» **Task requirements**: Return the complete listing that follows, with each line reproduced exactly.

* START *

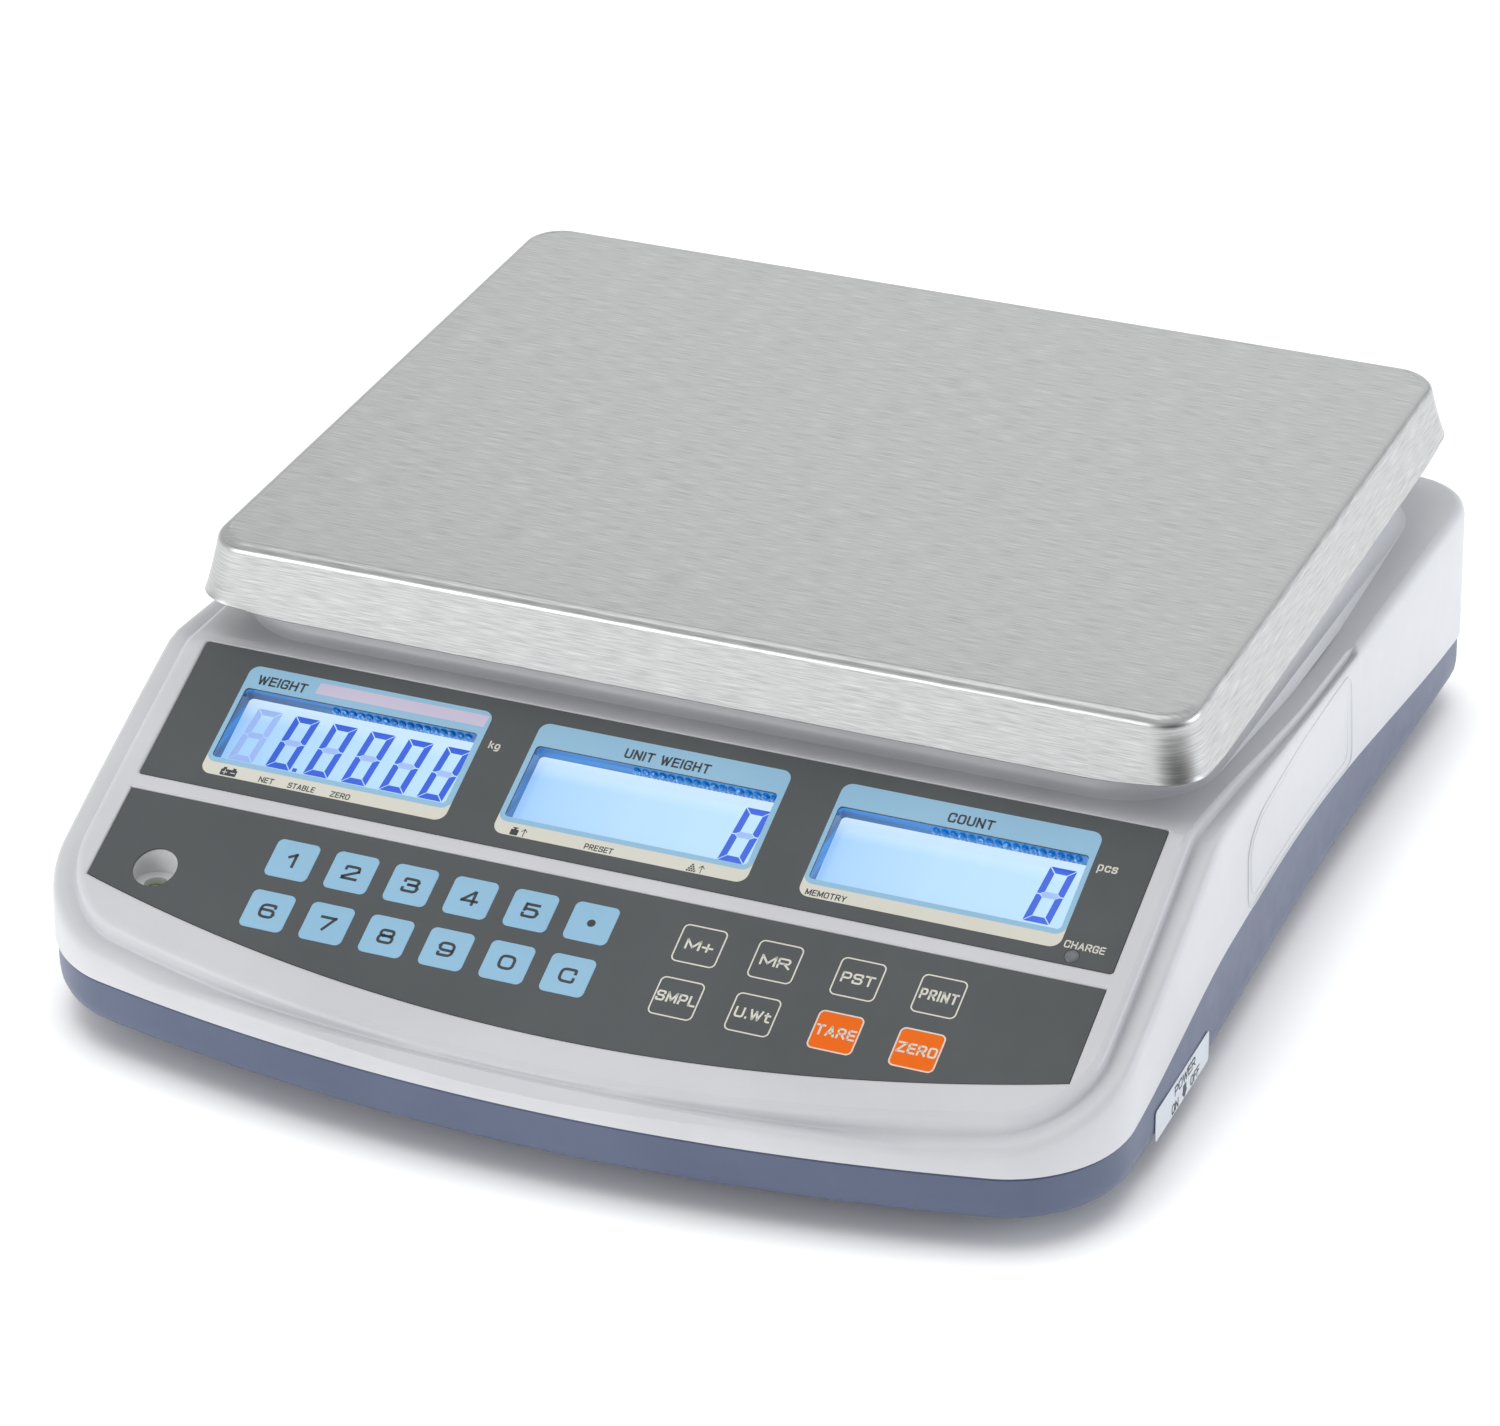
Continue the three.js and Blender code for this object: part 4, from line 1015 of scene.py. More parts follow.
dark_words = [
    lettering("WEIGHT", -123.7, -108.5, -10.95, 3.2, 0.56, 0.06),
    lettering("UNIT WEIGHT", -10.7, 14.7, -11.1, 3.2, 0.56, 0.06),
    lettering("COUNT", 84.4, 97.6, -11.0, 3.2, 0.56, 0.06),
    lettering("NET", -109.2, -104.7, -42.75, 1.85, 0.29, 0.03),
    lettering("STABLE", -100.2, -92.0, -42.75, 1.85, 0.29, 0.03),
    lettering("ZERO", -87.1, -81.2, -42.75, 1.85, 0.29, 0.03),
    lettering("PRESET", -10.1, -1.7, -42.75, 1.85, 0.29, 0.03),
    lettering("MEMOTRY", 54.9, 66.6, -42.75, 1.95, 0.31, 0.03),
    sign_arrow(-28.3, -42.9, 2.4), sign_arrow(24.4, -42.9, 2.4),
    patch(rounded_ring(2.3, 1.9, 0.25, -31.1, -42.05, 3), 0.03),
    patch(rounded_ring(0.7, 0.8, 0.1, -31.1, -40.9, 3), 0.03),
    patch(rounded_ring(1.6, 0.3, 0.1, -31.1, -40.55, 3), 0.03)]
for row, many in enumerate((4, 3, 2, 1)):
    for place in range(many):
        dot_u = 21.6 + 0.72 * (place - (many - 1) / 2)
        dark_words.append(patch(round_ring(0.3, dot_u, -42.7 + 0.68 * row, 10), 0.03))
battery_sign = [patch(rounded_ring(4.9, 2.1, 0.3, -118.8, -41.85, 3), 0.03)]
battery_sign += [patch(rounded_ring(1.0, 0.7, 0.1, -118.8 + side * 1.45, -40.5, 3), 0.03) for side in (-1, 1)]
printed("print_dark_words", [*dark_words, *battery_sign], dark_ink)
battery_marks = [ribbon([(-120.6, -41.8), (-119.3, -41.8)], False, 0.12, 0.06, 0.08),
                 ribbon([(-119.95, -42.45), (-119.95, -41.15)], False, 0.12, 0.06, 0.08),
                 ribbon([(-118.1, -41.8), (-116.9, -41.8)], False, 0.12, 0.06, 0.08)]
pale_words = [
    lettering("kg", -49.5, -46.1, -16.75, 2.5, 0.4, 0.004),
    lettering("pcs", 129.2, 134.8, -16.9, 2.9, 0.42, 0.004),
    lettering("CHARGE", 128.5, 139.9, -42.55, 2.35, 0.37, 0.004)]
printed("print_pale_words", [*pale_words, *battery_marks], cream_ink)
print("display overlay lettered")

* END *

» **Written solution**:
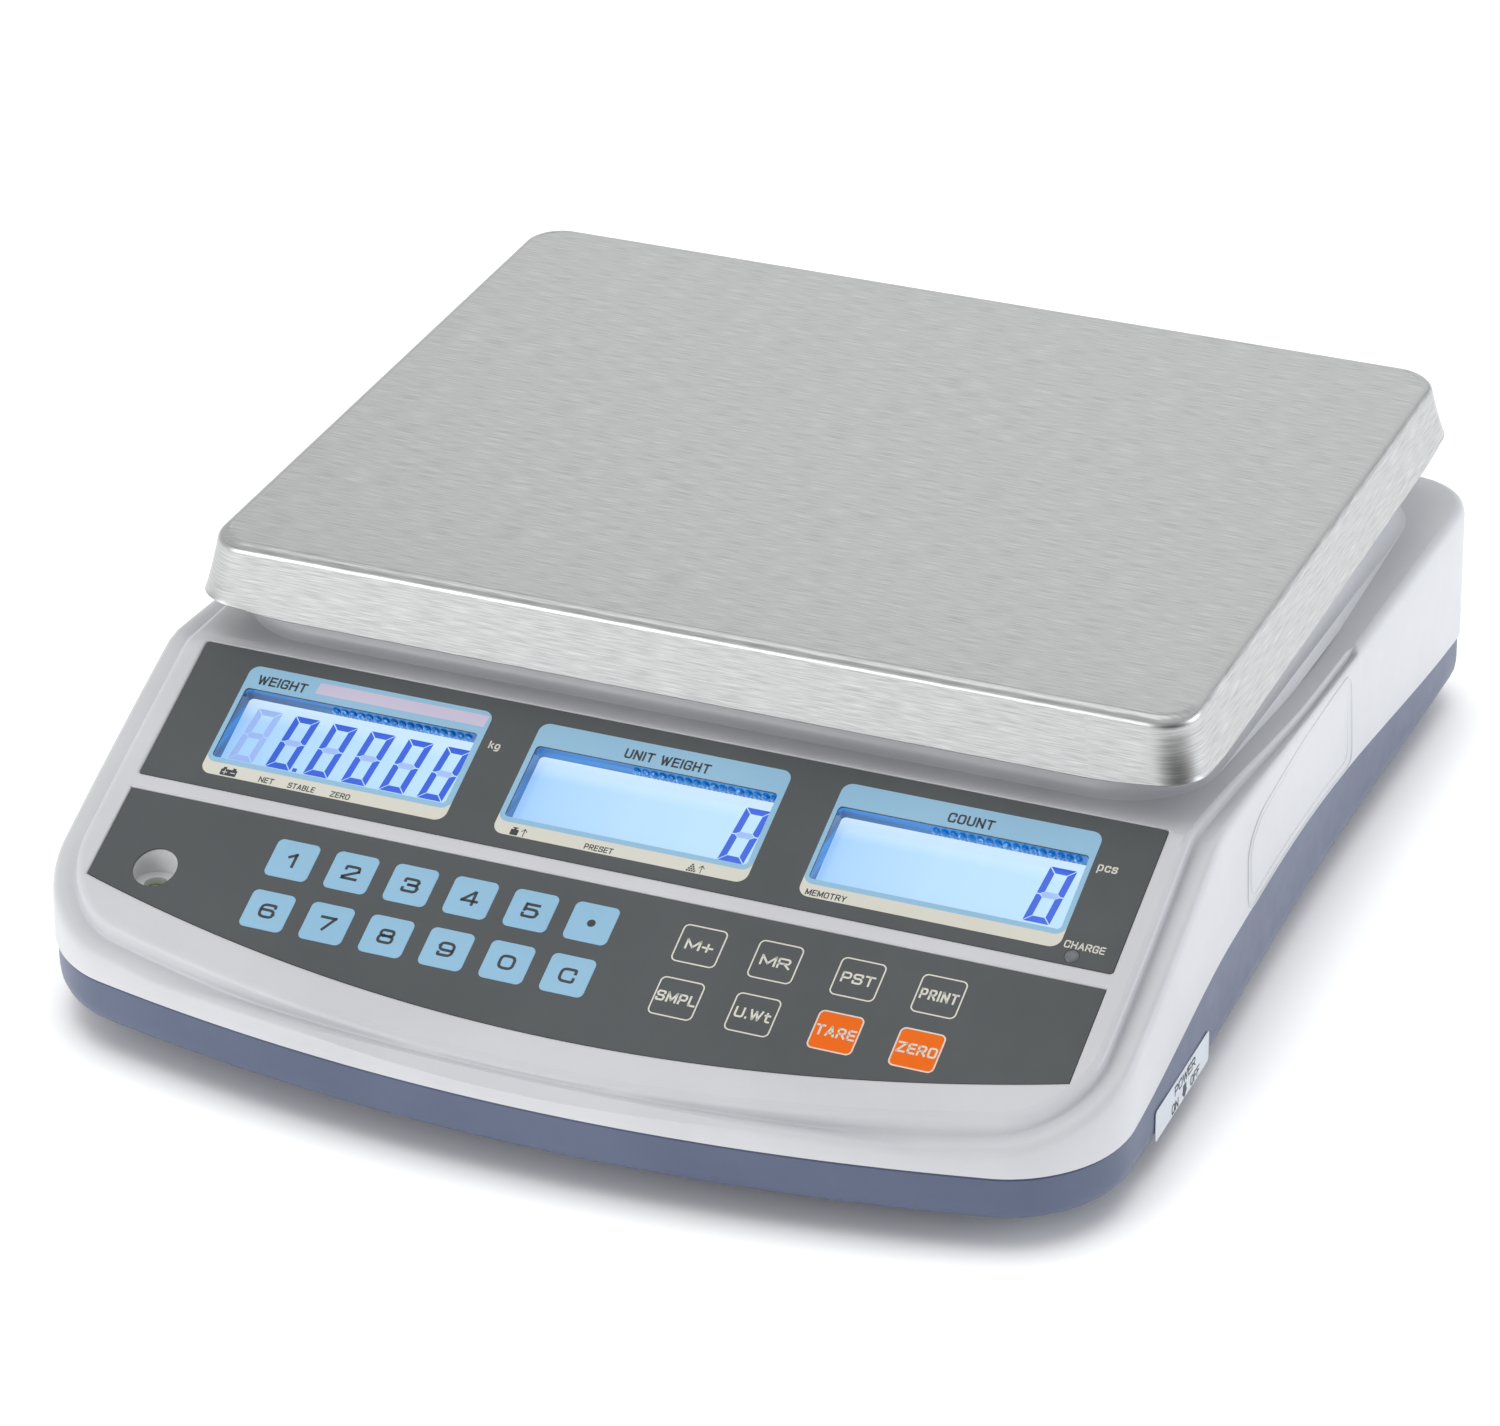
Continue the three.js and Blender code for this object: part 4, from line 1015 of scene.py. More parts follow.
dark_words = [
    lettering("WEIGHT", -123.7, -108.5, -10.95, 3.2, 0.56, 0.06),
    lettering("UNIT WEIGHT", -10.7, 14.7, -11.1, 3.2, 0.56, 0.06),
    lettering("COUNT", 84.4, 97.6, -11.0, 3.2, 0.56, 0.06),
    lettering("NET", -109.2, -104.7, -42.75, 1.85, 0.29, 0.03),
    lettering("STABLE", -100.2, -92.0, -42.75, 1.85, 0.29, 0.03),
    lettering("ZERO", -87.1, -81.2, -42.75, 1.85, 0.29, 0.03),
    lettering("PRESET", -10.1, -1.7, -42.75, 1.85, 0.29, 0.03),
    lettering("MEMOTRY", 54.9, 66.6, -42.75, 1.95, 0.31, 0.03),
    sign_arrow(-28.3, -42.9, 2.4), sign_arrow(24.4, -42.9, 2.4),
    patch(rounded_ring(2.3, 1.9, 0.25, -31.1, -42.05, 3), 0.03),
    patch(rounded_ring(0.7, 0.8, 0.1, -31.1, -40.9, 3), 0.03),
    patch(rounded_ring(1.6, 0.3, 0.1, -31.1, -40.55, 3), 0.03)]
for row, many in enumerate((4, 3, 2, 1)):
    for place in range(many):
        dot_u = 21.6 + 0.72 * (place - (many - 1) / 2)
        dark_words.append(patch(round_ring(0.3, dot_u, -42.7 + 0.68 * row, 10), 0.03))
battery_sign = [patch(rounded_ring(4.9, 2.1, 0.3, -118.8, -41.85, 3), 0.03)]
battery_sign += [patch(rounded_ring(1.0, 0.7, 0.1, -118.8 + side * 1.45, -40.5, 3), 0.03) for side in (-1, 1)]
printed("print_dark_words", [*dark_words, *battery_sign], dark_ink)
battery_marks = [ribbon([(-120.6, -41.8), (-119.3, -41.8)], False, 0.12, 0.06, 0.08),
                 ribbon([(-119.95, -42.45), (-119.95, -41.15)], False, 0.12, 0.06, 0.08),
                 ribbon([(-118.1, -41.8), (-116.9, -41.8)], False, 0.12, 0.06, 0.08)]
pale_words = [
    lettering("kg", -49.5, -46.1, -16.75, 2.5, 0.4, 0.004),
    lettering("pcs", 129.2, 134.8, -16.9, 2.9, 0.42, 0.004),
    lettering("CHARGE", 128.5, 139.9, -42.55, 2.35, 0.37, 0.004)]
printed("print_pale_words", [*pale_words, *battery_marks], cream_ink)
print("display overlay lettered")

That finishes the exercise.